Not one writer mentioned the intercultural interfaces in the region through Literature and Poetry. Not one mentioned that many of the established Assamese writers in Assam are from the tribal communities of Assam and say Arunachal Pradesh such as Rong Bong Terang Samir Tanti, or Sananta Tanki. Perhaps few know that there is a cluster of Manipuri poets in the Bengali dominated Barak Valley of Assam. This is an exemplification of how creative writing is an inter and intra cultural interface. For over two decades a Bengali poet Pijush Dhar in Shillong published a Little Magazine; “Paharia” (meaning “From the Hills”) where translations of Khasi, Assamese and Bodo poetry etc into Bengali was published. This is an attempt towards ethnic harmony using the ‘weapon’ of Literature. Anupama Basumatraray one of the leading contemporary poets of Assam, preferring to write in Assamese is from the Bodo Community, irrespective of the fact that the community has a separate Bodo Sahitya Sabha as distinct from the Assam Sahitya, and where in the Kokrajhar district of Assam the Bodos who already have an Autonomous District Council are also asking for an independent statehood. For over three decades now, this part of Assam is occupied by some of the most colorful and vivacious plains tribes who have been ravaged by violence and bloodshed. Political and creative levels operate disparately but what Literature can do to heal wounds is never asked. Writers writing in the language of their choice are taken for granted. I came out of the Zuban meet, a shaken person because most participants emphasized upon the searing differences within the communities of North East India – which is exactly what politicians want; spoilage and dust.

The fact is that writers of North East India use violence to emasculate themselves from it. Bijoya Sawian the novelist from Meghalaya in her perspicuous novel, “The Shadow Men” speaks poetically about violence prone Shillong which at the same time breeds affection and love for the protagonist a lady, who was born and brought up there and now lives in Delhi. She comes to Shillong to meet her old school friend and her family inveigled by her childhood memory of Shillong, the school et al. But she gets entangled in violence and is witness to a brutal killing. Her love for the place and the people is to such an extent that she ‘waits’ for the events to go to their ‘logical’ conclusions – one killing after another revealing a world of disaffection, heinous crime and blood lust for money. But, when she hears after a few years that the situation has improved considerably there is suppressed euphoria.

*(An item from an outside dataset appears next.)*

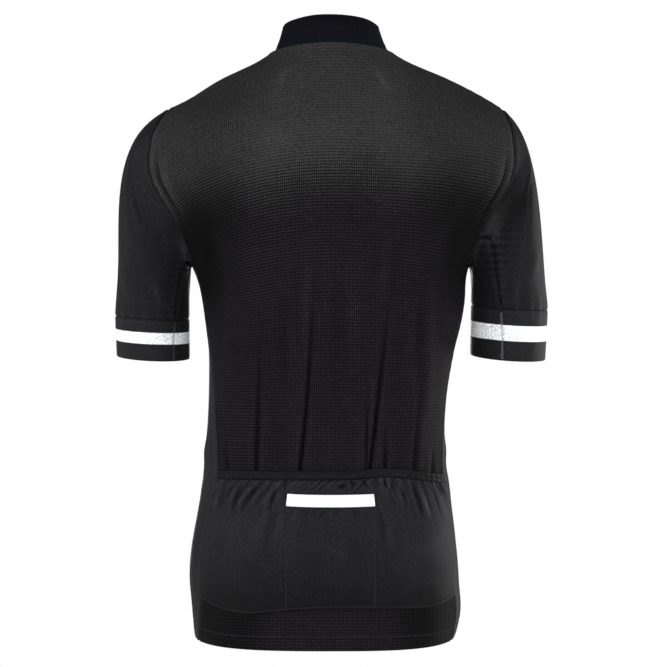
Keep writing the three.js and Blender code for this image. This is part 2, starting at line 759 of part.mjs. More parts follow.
// A flat tab with an eye; its top bar lies in the crown and turns there
function zipPull() {
  const p = PULL;
  const bar = p.thickness / 2;
  const shape = new THREE.Shape();
  shape.moveTo(-p.halfWidth, bar);
  shape.lineTo(-p.halfWidth, p.halfWidth - p.length);
  shape.absarc(0, p.halfWidth - p.length, p.halfWidth, Math.PI, 2 * Math.PI);
  shape.lineTo(p.halfWidth, bar);
  shape.closePath();
  const eye = new THREE.Path();
  eye.moveTo(-p.eyeHalf, -bar);
  eye.lineTo(p.eyeHalf, -bar);
  eye.lineTo(p.eyeHalf, -p.eyeLength);
  eye.lineTo(-p.eyeHalf, -p.eyeLength);
  eye.closePath();
  shape.holes.push(eye);
  const cut = { depth: p.thickness, bevelEnabled: false, curveSegments: TAB_ARC_STEPS };
  return new THREE.ExtrudeGeometry(shape, cut).translate(0, 0, -bar).rotateX(Math.PI / 2);
}

const jersey = new THREE.Group();

function add(name, geometry, finish, position = [0, 0, 0]) {
  const mesh = new THREE.Mesh(geometry, new THREE.MeshStandardMaterial(FINISHES[finish]));
  mesh.name = name;
  mesh.position.set(...position);
  jersey.add(mesh);
}

add('back_panel', backPanel(), 'meshKnit');
add('collar', collar(), 'collarKnit');
for (const side of ['left', 'right']) {
  add(`front_${side}`, frontPanel(side), 'smoothKnit');
  add(`side_panel_${side}`, sidePanel(side), 'smoothKnit');
  add(`sleeve_${side}`, sleeve(side), 'smoothKnit');
  add(`cuff_${side}`, cuff(side), 'cuffBand');
  add(`zip_tape_${side}`, zipTape(side), 'zipTape');
}
add('pocket_panel', pocketPanel(), 'pocketKnit');
add('pocket_band', pocketBand(), 'pocketKnit');
add('reflective_strip', reflectiveStrip(), 'reflective');
add('zip_coil', zipCoil(), 'zipCoil');
add('zip_slider', zipSlider(), 'zipMetal');
add('zip_pull', zipPull(), 'zipMetal', [0, PULL.pinY, PULL.pinZ]);

export default jersey;
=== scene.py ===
"""The looks of a cycling jersey: knitted cloth with its folds, gathers, seams and stitches, and a zip.

Sizes are millimetres until a mesh is made. +Z is up, +Y the wearer's back and +X the wearer's left.
"""

import math

import bpy
import numpy as np
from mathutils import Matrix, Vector


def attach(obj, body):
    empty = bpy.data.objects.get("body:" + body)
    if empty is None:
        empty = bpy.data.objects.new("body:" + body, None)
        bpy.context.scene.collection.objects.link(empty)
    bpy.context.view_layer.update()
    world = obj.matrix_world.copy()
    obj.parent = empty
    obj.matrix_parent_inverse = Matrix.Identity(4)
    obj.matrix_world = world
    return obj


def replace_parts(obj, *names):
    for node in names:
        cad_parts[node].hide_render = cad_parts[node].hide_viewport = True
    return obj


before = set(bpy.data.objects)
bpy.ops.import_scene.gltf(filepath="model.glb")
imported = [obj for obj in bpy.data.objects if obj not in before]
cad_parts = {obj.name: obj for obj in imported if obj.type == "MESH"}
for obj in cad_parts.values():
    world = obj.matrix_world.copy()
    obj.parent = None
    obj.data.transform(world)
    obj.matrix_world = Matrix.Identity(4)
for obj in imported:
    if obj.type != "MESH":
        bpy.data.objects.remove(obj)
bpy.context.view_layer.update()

METRES = 0.001
GARMENT = "garment"
PULL_TAB = "pull_tab"

# The view: level, from behind the wearer, and far enough away for a long lens
CAMERA_PLACE = (-0.003, 3.2, -0.340)
CAMERA_LENS = 144
CAMERA_SENSOR = 36
FLOOR_DROP = -1.42
FLOOR_HALF = 4
STUDIO_FILL = 0.13

# Thicknesses of the cloths, and the gaps that part the pieces
CLOTH = 1.2
HEM_CLOTH = 1.9
CUFF_CLOTH = 1.6
COLLAR_CLOTH = 1.8
STRIP_CLOTH = 0.5
SEAM_GAP = 0.4
PATCH_LIFT = 0.9
STRIP_LIFT = 0.35
POCKET_LIFT = PATCH_LIFT + CLOTH
EDGE_ROUNDING = 0.25
POCKET_FLOOR = -0.75

# A hollow is how far a place lies below the cloth around it: the cloth is evened out this many
# times across and along to find that, and this depth counts as a full hollow
# The hollows are painted into the cloths' colours as shade, and the ridges as light
HOLLOW_REACH_ACROSS = 50
HOLLOW_REACH_ALONG = 5
HOLLOW_DEPTH = 1.6

# A seam's groove, and the swell of the cloth beside it
PANEL_SEAM = {"dip": 1.3, "dip_width": 1.7, "swell": 0.5, "swell_at": 5, "swell_width": 3}
SLEEVE_SEAM_LINE = {"dip": 1.3, "dip_width": 1.6, "swell": 0.7, "swell_at": 5, "swell_width": 4}
CUFF_SEAM_LINE = {"dip": 0.7, "dip_width": 1.3, "swell": 0.3, "swell_at": 4, "swell_width": 3}
CUFF_DIP = 0.7
CUFF_DIP_WIDTH = 1.7

# The puckers along each kind of seam: from one to the next, how high, and how far they reach
PANEL_PUCKER = {"pitch": 12, "height": 0.3, "reach": 9}
ARMHOLE_PUCKER = {"pitch": 11, "height": 0.9, "reach": 12}
ZIP_PUCKER = {"pitch": 16, "height": 0.5, "reach": 9}
SLEEVE_PUCKER = {"pitch": 9, "height": 1.2, "reach": 13}
CUFF_PUCKER = {"pitch": 17, "height": 0.6, "reach": 12}
CUFF_BAND_PUCKER = {"pitch": 17, "height": 0.4, "reach": 12}
POCKET_PUCKER = {"pitch": 5.5, "height": 0.55, "reach": 5}


def table(columns, *rows):
    """Rows of numbers as one array for each named column."""
    return {column: np.array([row[i] for row in rows], float) for i, column in enumerate(columns)}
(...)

When Thangjam Ibopishak, the Manipuri Poet of witness exclaims in one of his poems through an allegorical technique that he wants to be killed by ‘an Indian bullet’ not by the bullet of terrorists; he is only reclaiming identity and the trauma of disparate souls. Recurring in contemporary North East Indian Poetry is the absolutism of violence, phantasmagoria attempted to be overcome by gnomic surrealism: in the poetry of Ibopishak, Y.Ibomcha and Saratchand Thiyam. Violence and art go together in a juxtaposed entity and not as disparate, schismatic elements.

A great attempt has been made by two poets of Shillong, Robin S Ngangom and Kynpham Sing Nongkynrih when they brought out a collection of North East Indian Poetry published by Penguin India a couple of years back: including languages such as Kokborok and the tea tribes of Tripura and even Bengali poets residing in North East India who animatedly write about the ethos of the region, not identified as ‘mainstream’ Bengali poets. This anthology is an intrepid voice of the ‘community’ of poets irrespective of their ethnic communities. Some of the poets of Meghalaya and Tripura are bi-lingual – writing in Khasi and English; Kokborok and Bengali. Literature and politics of the order of mayhem, loot and arson are two distinct entities. They cannot co-exist but rather exist as conflictual currents.